11 Ağustos 2014

YAŞARSIN veya ÖLÜRSÜN

Şu dünyada en zor şeylerden biri nedir, söylememi ister misiniz? Araf'ta yaşamak. Şu dünyada ya yaşarsın ya ölürsün, ötesi yok! Dini boyutu çıkartırsak; yaşayamıyorsan, ölmelisin. İntihardan bahsetmiyorum. Yaşamak ve ölmek nedir? Yaşamak demek huzur demektir, kafanın içinde milyon tane soru işaretinin çarpışmaması demektir. Ölmek mi? Derin bir nefes çekişi ve sürekli uyuma isteği.

Yaşıyorsan... İçinde milyon tane eksiklik, pişmanlık, çaresizlik yoktur. Sabahları gülerek uyanırsın ve uyandığında da başın ağrımaz. Tek kaldığında da çıldırmaya ramak kalmaz. Ve en önemlisi de "iki günün birbirine eşit değildir".

Ölmüşsen... Sahip olamadıkların kalbini sıkar da sıkar. Uyuyamazsın yada uyanmak istemezsin. Ve dua ile isyan arasında haykırırsın ki Azrail gelsin yanına...

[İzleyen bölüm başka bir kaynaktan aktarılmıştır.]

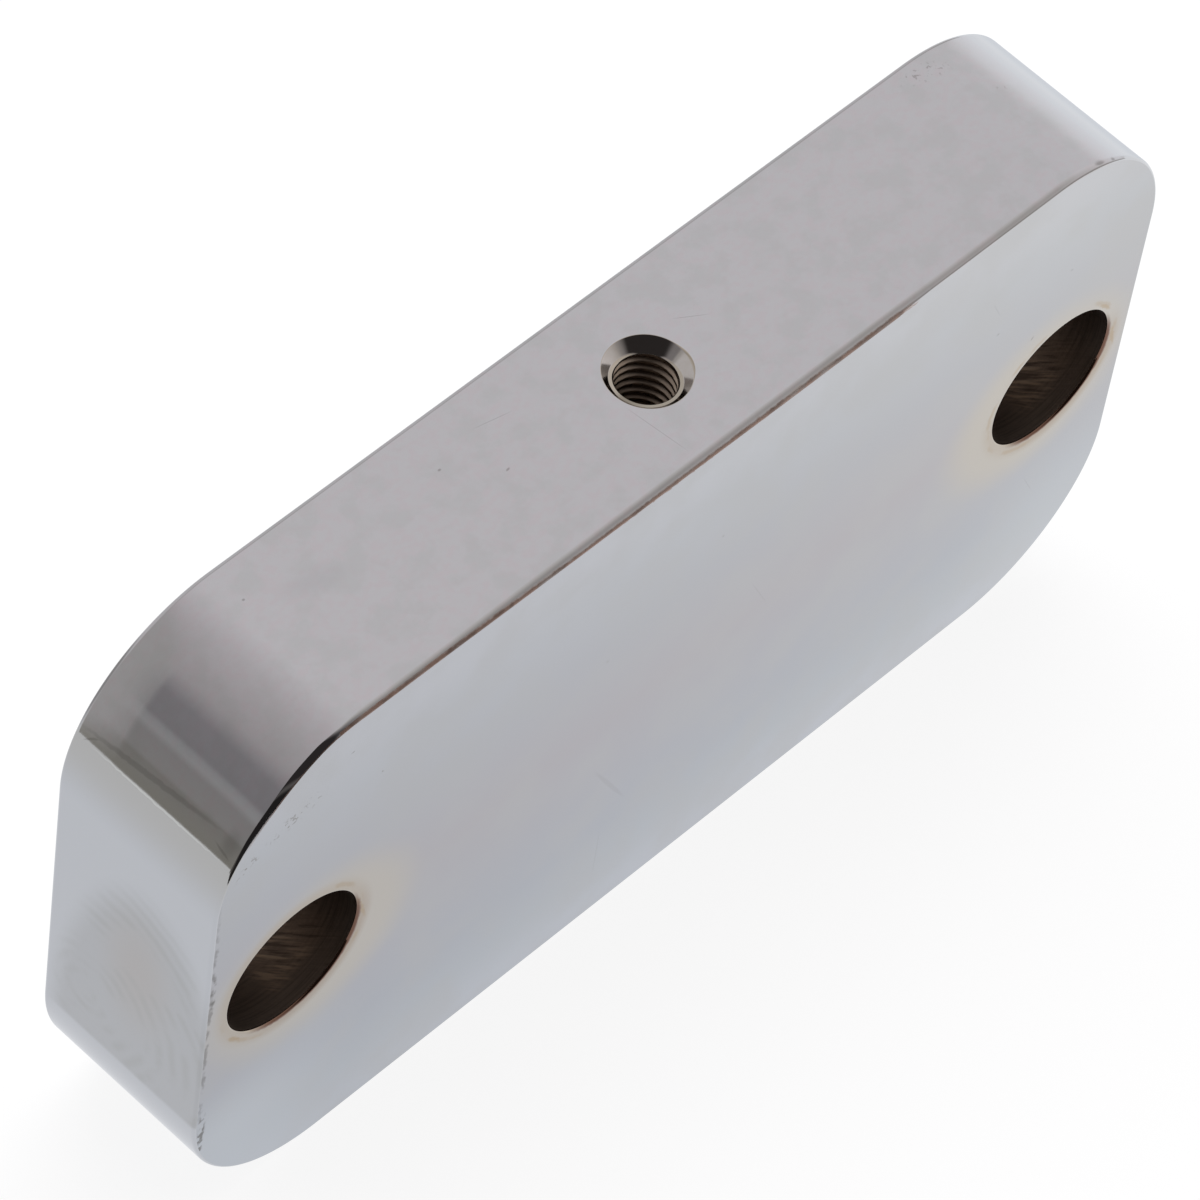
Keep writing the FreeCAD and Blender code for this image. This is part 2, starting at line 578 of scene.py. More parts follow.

Peki yaşamak mı güzel ölmek mi? Elbette yaşamak, ama insan gibi... Tekrardan belirteyim, mutedil bir hayattan bahsediyorum ve dini boyutu bu yazıda kullanmıyorum. Yaşıyorsan, elin tutuyorsa, bir bardak soğuk suyu kana kana içiyorsan, sıcacık kahveni yudumlayabiliyorsan... Ama ölüysen?.. Uyanmak istemediğinde, yataktan çıkmaktan nefret ettiğinde, sabaha kadar vaktini saçma sapan şeylerle harcadığında... Mesela iş ararken ölmüştüm ben. Askerden gelince, yaklaşık 8 ay işsiz dolaştım. İşsiz derken, istediğim iş olmayınca... O kadar çok iş reddettim ki... Ama ölüydüm ben! Sabaha kadar bilgisayar başında otururdum... Kariyer sitelerine saatlerce göz atar, Facebook'ta bana bir mesaj gelecek diye umutla bekler... Mesaj derken, çalışan bir arkadaşın hatırımı sorması... Güneş doğduktan sonra uyurdum işte. Öğleye doğru kahvaltı için kalkardım. Ve daha sonra, annem evden giderse... Hemen yatağa atardım kendimi, dizlerimi karnıma yaklaştırır ve uyurdum. Uyuyana kadar da haykırırdım. Evet, güzel bir iş bulana kadar ölüydüm ben. Ve öyle bir ölü ki ne ziyarete geleni var, ne de dua okuyanı... Neyse, işe girdikten sonra ruhum bedenime tekrardan döndü.

Ve ben yaşamak istiyorum. Gerçek anlamda ölmeden önce, yaşamak istiyorum doya doya. Huzursuzluk, saçma sapan hadiselere göğüs germe ve can sıkıntısı istemiyorum. Son söz: İnsanı kahır öldürür. Vesselam.